Today, Missouri voters will weigh a measure that would reject a key provision of President Barack Obama's health care reform package -- the provision mandating that individuals either find insurance coverage, or pay a fine.
But while this vote has been painted by some Obamacare supporters as merely symbolic, a potential cry against congressional reforms instead of a vote with actual impact, a key ruling from a federal judge in Virginia yesterday suggests just the opposite.
Virginia's governor signed a bill into law in March, attempting to head off the mandatory health insurance rule -- the Virginia Health Care Freedom Act. The state subsequently filed suit in the Eastern District of Virginia, arguing that the congressional mandate that individuals get insurance coverage conflicted with state law, and ultimately, was unconstitutional.
Yesterday, in a detailed 22-page ruling, Judge Hudson denied the federal government's motion to dismiss the claim.
Judge Hudson wasn't ruling on the merits per se. But he did find that Virginia has standing to challenge the provisions and that the issue is ripe for decision.
"While the mandatory compliance provisions of the Minimum Essential Coverage Provision do not go into effect until 2014, that does not mean that its effects will not be felt by the Commonwealth [of Virginia] in the near future," Hudson writes. "This provision will compel scores of people who are not currently enrolled to evaluate and contract for insurance coverage. Individuals currently insured will be required to be sure that their present plans comply with this regulatory regimen. Insurance carriers will have to take steps in the near future to accomodate the influx of new enrollees to public and private plans. Employers will have to determine if their current insurance satisfies the statutory requirements.

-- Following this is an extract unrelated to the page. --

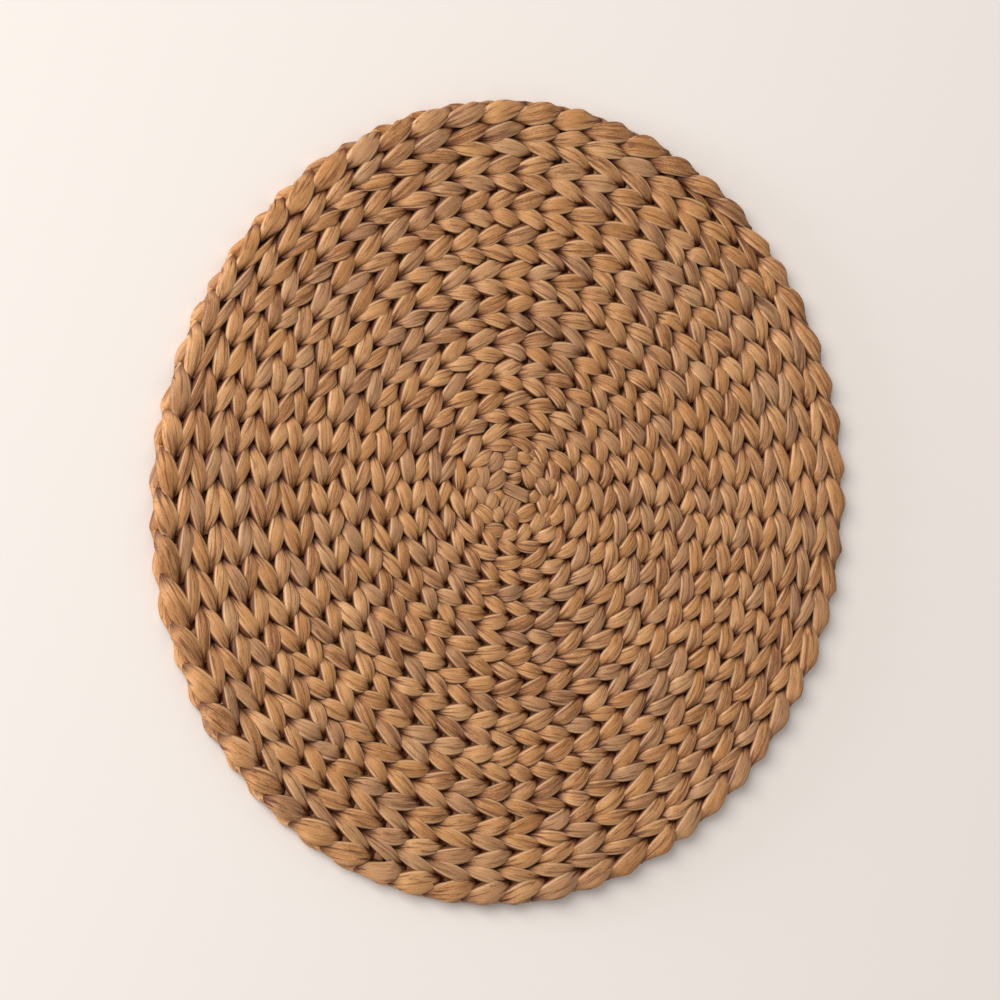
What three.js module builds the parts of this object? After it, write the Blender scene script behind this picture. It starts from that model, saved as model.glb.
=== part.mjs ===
// Round table mat twined from water hyacinth, modelled as one flat woven solid.
// Millimetres, +Z up, lying on its underside, with the origin under the middle.
//
// Pairs of wefts are twined about radial spokes, round after round, from flat strips that
// cross in the middle to a rim row that turns over the edge. A round is two rows of weft that
// lean opposite ways. The rounds run about a point a little off the middle of the mat. Its
// wider side is filled by a short row, just inside the rim row, that pinches out on the other
// side.
import * as THREE from 'three';
import { mergeVertices } from 'three/addons/utils/BufferGeometryUtils.js';

// Driving dimensions
const MAT_RADIUS = 190;
const MAT_THICKNESS = 10.6;
const CROSSING_RADIUS = 9.6;
const ROUNDS_CENTRE = new THREE.Vector2(-0.2, 3.6);
const SECTORS = 40;
const TOLERANCE = 1e-3;

// Width of each round, from the middle outwards. The last is the short row and the rim row.
const ROUNDS = [
  { name: 'first', width: 12.3 },
  { name: 'second', width: 13.2 },
  { name: 'third', width: 14.4 },
  { name: 'fourth', width: 14.7 },
  { name: 'fifth', width: 15.0 },
  { name: 'sixth', width: 15.5 },
  { name: 'seventh', width: 15.8 },
  { name: 'eighth', width: 16.2 },
  { name: 'ninth', width: 16.6 },
  { name: 'tenth', width: 16.1 },
  { name: 'eleventh', width: 15.4 },
  { name: 'last', width: 16.0 },
];

// Relief of the two faces
const TOP_GROOVE = 1.8;          // between two rows
const CREST_SHARE = 0.5;         // of a row's width, about its middle
const UNDERSIDE_GROOVE = 1.2;    // between two rounds, which use has pressed flat
const UNDERSIDE_BEVEL = 1.9;     // from a groove to the flat beside it
const CROSSING_DROP = 0.9;       // the crossed strips lie lower than the rows
const CROSSING_SHOULDER = 1.4;

// Rim and short row, as shares of the last round's width
const SHORT_ROW_SHARE = 0.4;
const PINCHED_SHARE = 0.1;       // what is left of the short row's width where it pinches out
const GAP_MIDDLE = THREE.MathUtils.degToRad(96);
const GAP_HALF_ANGLE = THREE.MathUtils.degToRad(28);
const GAP_FULL_ANGLE = THREE.MathUtils.degToRad(50);

// The rounded edge, from the underside to the upper face
const EDGE_SECTION = [
  { inset: 5.2, height: 0 },
  { inset: 1.4, height: 2.3 },
  { inset: 0, height: 5.6 },
  { inset: 1.4, height: 8.5 },
];

// How far the rounds are from true circles: the oval grows outwards, and the skew is greatest
// half way out and is worked off again towards the rim
const OVAL = -1.9;
const SKEW = -1.65;
const SKEW_SPAN = 200;

// Inner edge of every round, and the outer edge of the last, from the rounds' own centre
const roundEdges = [CROSSING_RADIUS];
for (const round of ROUNDS) {
  roundEdges.push(roundEdges[roundEdges.length - 1] + round.width);
}
const lastRoundInner = roundEdges[ROUNDS.length - 1];
const lastRoundOuter = roundEdges[ROUNDS.length];
const lastRoundWidth = lastRoundOuter - lastRoundInner;
const shortRowOuter = lastRoundInner + lastRoundWidth * SHORT_ROW_SHARE;

// How much of the short row's width is left at an angle: 1 in full, 0 where it pinches out
function shortRowFullness(angle) {
  const turn = 2 * Math.PI;
  const fromGap = Math.abs(THREE.MathUtils.euclideanModulo(angle - GAP_MIDDLE + Math.PI, turn) - Math.PI);
  return THREE.MathUtils.smoothstep(fromGap, GAP_HALF_ANGLE, GAP_FULL_ANGLE);
}

// Where a point of a full round lies, for its radius from the rounds' own centre
function pointOnRound(radius, angle) {
  const oval = OVAL * (radius / MAT_RADIUS) ** 2 * Math.cos(2 * angle);
  const skew = SKEW * Math.sin(Math.PI * radius / SKEW_SPAN) * Math.sin(2 * angle);
  const reach = radius + oval + skew;
  return new THREE.Vector2(Math.cos(angle), Math.sin(angle)).multiplyScalar(reach).add(ROUNDS_CENTRE);
}

// Where a point of the last round lies: between the eleventh round and the mat's own circle
function pointOnLastRound(radius, angle) {
  const along = (radius - lastRoundInner) / lastRoundWidth;
  const pinched = THREE.MathUtils.lerp(PINCHED_SHARE, 1, shortRowFullness(angle));
  const split = SHORT_ROW_SHARE * pinched;
  let share = split * along / SHORT_ROW_SHARE;
  if (along > SHORT_ROW_SHARE) {
    share = split + (1 - split) * (along - SHORT_ROW_SHARE) / (1 - SHORT_ROW_SHARE);
  }
  const rim = new THREE.Vector2(Math.cos(angle), Math.sin(angle)).multiplyScalar(MAT_RADIUS);
  return pointOnRound(lastRoundInner, angle).lerp(rim, share);
}

// A row of the upper face, from the groove outside it to the end of its crest
function rowSection(inner, outer) {
  const middle = (inner + outer) / 2;
  const halfCrest = (outer - inner) * CREST_SHARE / 2;
  return [
    [outer, MAT_THICKNESS - TOP_GROOVE],
    [middle + halfCrest, MAT_THICKNESS],
    [middle - halfCrest, MAT_THICKNESS],
  ];
}

// Section of the mat from the axis along the underside, round the edge and back over the top
function matSection() {
  const section = [[0, 0], [CROSSING_RADIUS - CROSSING_SHOULDER, 0]];
  ROUNDS.forEach((round, i) => {
    section.push([roundEdges[i], UNDERSIDE_GROOVE]);
    section.push([roundEdges[i] + UNDERSIDE_BEVEL, 0]);
    if (i < ROUNDS.length - 1) {
      section.push([roundEdges[i + 1] - UNDERSIDE_BEVEL, 0]);
    }
  });
  for (const step of EDGE_SECTION) {
    section.push([lastRoundOuter - step.inset, step.height]);
  }
  section.push(...rowSection(shortRowOuter, lastRoundOuter).slice(1));
  section.push(...rowSection(lastRoundInner, shortRowOuter));
  for (let i = ROUNDS.length - 2; i >= 0; i--) {
    const middle = roundEdges[i] + ROUNDS[i].width / 2;
    section.push(...rowSection(middle, roundEdges[i + 1]));
    section.push(...rowSection(roundEdges[i], middle));
  }
  section.push([CROSSING_RADIUS, MAT_THICKNESS - TOP_GROOVE]);
  section.push([CROSSING_RADIUS - CROSSING_SHOULDER, MAT_THICKNESS - CROSSING_DROP]);
  section.push([0, MAT_THICKNESS - CROSSING_DROP]);
  return section.map(([radius, height]) => new THREE.Vector2(radius, height));
}

// The section turned about the axis, then drawn to the mat's own centres
function wovenSolid() {
  const turned = new THREE.LatheGeometry(matSection(), SECTORS);
  turned.rotateX(Math.PI / 2);
  turned.deleteAttribute('normal');
  turned.deleteAttribute('uv');
  const geometry = mergeVertices(turned, TOLERANCE);
  const position = geometry.attributes.position;
  for (let i = 0; i < position.count; i++) {
    const x = position.getX(i);
    const y = position.getY(i);
    const radius = Math.hypot(x, y);
    const angle = Math.atan2(y, x);
    const inLastRound = radius > lastRoundInner + TOLERANCE;
    const place = inLastRound ? pointOnLastRound(radius, angle) : pointOnRound(radius, angle);
    let height = position.getZ(i);
    if (inLastRound && radius < shortRowOuter - TOLERANCE && height > MAT_THICKNESS / 2) {
      height -= TOP_GROOVE * (1 - shortRowFullness(angle));
    }
    position.setXYZ(i, place.x, place.y, height);
  }
  geometry.computeVertexNormals();
  return geometry;
}

const hyacinth = new THREE.MeshStandardMaterial({ color: 0xb98a5c, roughness: 0.72, metalness: 0 });
const wovenMat = new THREE.Mesh(wovenSolid(), hyacinth);
wovenMat.name = 'woven_mat';

const placemat = new THREE.Group();
placemat.add(wovenMat);

export default placemat;
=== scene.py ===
# %% [markdown]
# # A round placemat twined from water hyacinth
#
# The real mat is worked from the middle outwards on flat spokes. In each row a pair of dried
# stems twines round the spokes: one passes over a spoke while its partner passes under it, and
# they change places before the next one. Rows lean one way and the other by turns, and two
# neighbours together make the V pattern of a plait. Here every stem is a tube of points laid
# along its row, because a shape that repeats with small differences is easiest to steer as
# arrays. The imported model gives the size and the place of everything.

# %% The frame
import math

import bmesh
import bpy
import numpy as np
from mathutils import Matrix, Vector


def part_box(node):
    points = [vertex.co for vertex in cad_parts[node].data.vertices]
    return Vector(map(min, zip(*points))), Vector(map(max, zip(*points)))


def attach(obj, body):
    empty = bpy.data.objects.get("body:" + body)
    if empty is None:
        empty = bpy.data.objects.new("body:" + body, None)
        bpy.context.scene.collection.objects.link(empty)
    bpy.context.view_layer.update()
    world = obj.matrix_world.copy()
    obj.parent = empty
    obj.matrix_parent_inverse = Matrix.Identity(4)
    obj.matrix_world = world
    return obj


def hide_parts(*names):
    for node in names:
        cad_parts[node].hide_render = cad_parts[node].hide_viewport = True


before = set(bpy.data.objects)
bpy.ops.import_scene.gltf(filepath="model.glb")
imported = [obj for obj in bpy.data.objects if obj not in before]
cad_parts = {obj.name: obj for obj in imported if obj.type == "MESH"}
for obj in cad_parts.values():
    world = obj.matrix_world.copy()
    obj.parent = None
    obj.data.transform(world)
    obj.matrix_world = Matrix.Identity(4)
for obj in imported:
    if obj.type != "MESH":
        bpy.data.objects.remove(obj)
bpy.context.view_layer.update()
MAT = "woven_mat"
MM, CM = 0.001, 0.01
mat_low, mat_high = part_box(MAT)
mat_radius = (mat_high[0] - mat_low[0]) / 2
mat_thickness = mat_high[2] - mat_low[2]
mid_height = mat_thickness / 2
print(f"mat: {2 * mat_radius / MM:.0f} mm across and {mat_thickness / MM:.1f} mm thick")

# %% [markdown]
# ## The camera
#
# The camera is the first thing made, so that each later piece can be judged through it. The mat
# lies on the floor and is seen from its left, about thirty degrees off its face, from a dozen
# radii away through a long lens. That narrows the round to a tall oval with little
# perspective.

# %% Camera
VIEW_TURN = math.radians(31.1)
VIEW_LIFT = math.radians(2.0)
VIEW_DISTANCE = 12.0 * mat_radius
LENS_MM = 173.7
AIM_ACROSS, AIM_UP = 0.0435 * mat_radius, -0.0093 * mat_radius

camera_data = bpy.data.cameras.new("camera")
camera_data.lens = LENS_MM
camera_data.sensor_width = 36.0
camera = bpy.data.objects.new("camera", camera_data)
bpy.context.collection.objects.link(camera)
turned = Matrix.Rotation(-VIEW_TURN, 3, "Y") @ Matrix.Rotation(-VIEW_LIFT, 3, "X")
face_middle = Vector((0, 0, mat_high[2]))
camera_place = face_middle + turned @ Vector((-AIM_ACROSS, -AIM_UP, VIEW_DISTANCE))
camera.matrix_world = Matrix.Translation(camera_place) @ turned.to_4x4()
bpy.context.scene.camera = camera
print(f"camera {VIEW_DISTANCE:.2f} m away, turned {math.degrees(VIEW_TURN):.0f} degrees")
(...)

"More importantly, the Commonwealthy must revamp its health care program to ensure compliance with the enactment's provisions, particularly with respect to Medicaid. ... Unquestionably, this regulation radically changes the landscape of health insurance coverage in America."
Later in his ruling, Hudson concludes, "While this case raises a host of complex constitutional issues, all seem to distill to the single question of whether or not Congress has the power to regulate -- and tax -- a citizen's decision not to participate in interstate commerce."
That kind of analysis could prove key not to only to Virginia's efforts to block the law, but also similar efforts now underway by Missouri Lt. Governor Peter Kinder -- and the ultimate legality of the referendum Missouri voters are being asked to consider today.
So whether you love the details of health care reform or hate it (and polls suggest that even if you're a lefty, you may well hate it), get thee to the polls! Your future insurance coverage may ultimately be affected more by an extremely low turnout primary election than by all the hulabaloo we heard in Washington, D.C. last summer.
Kind of amazing. So go vote already.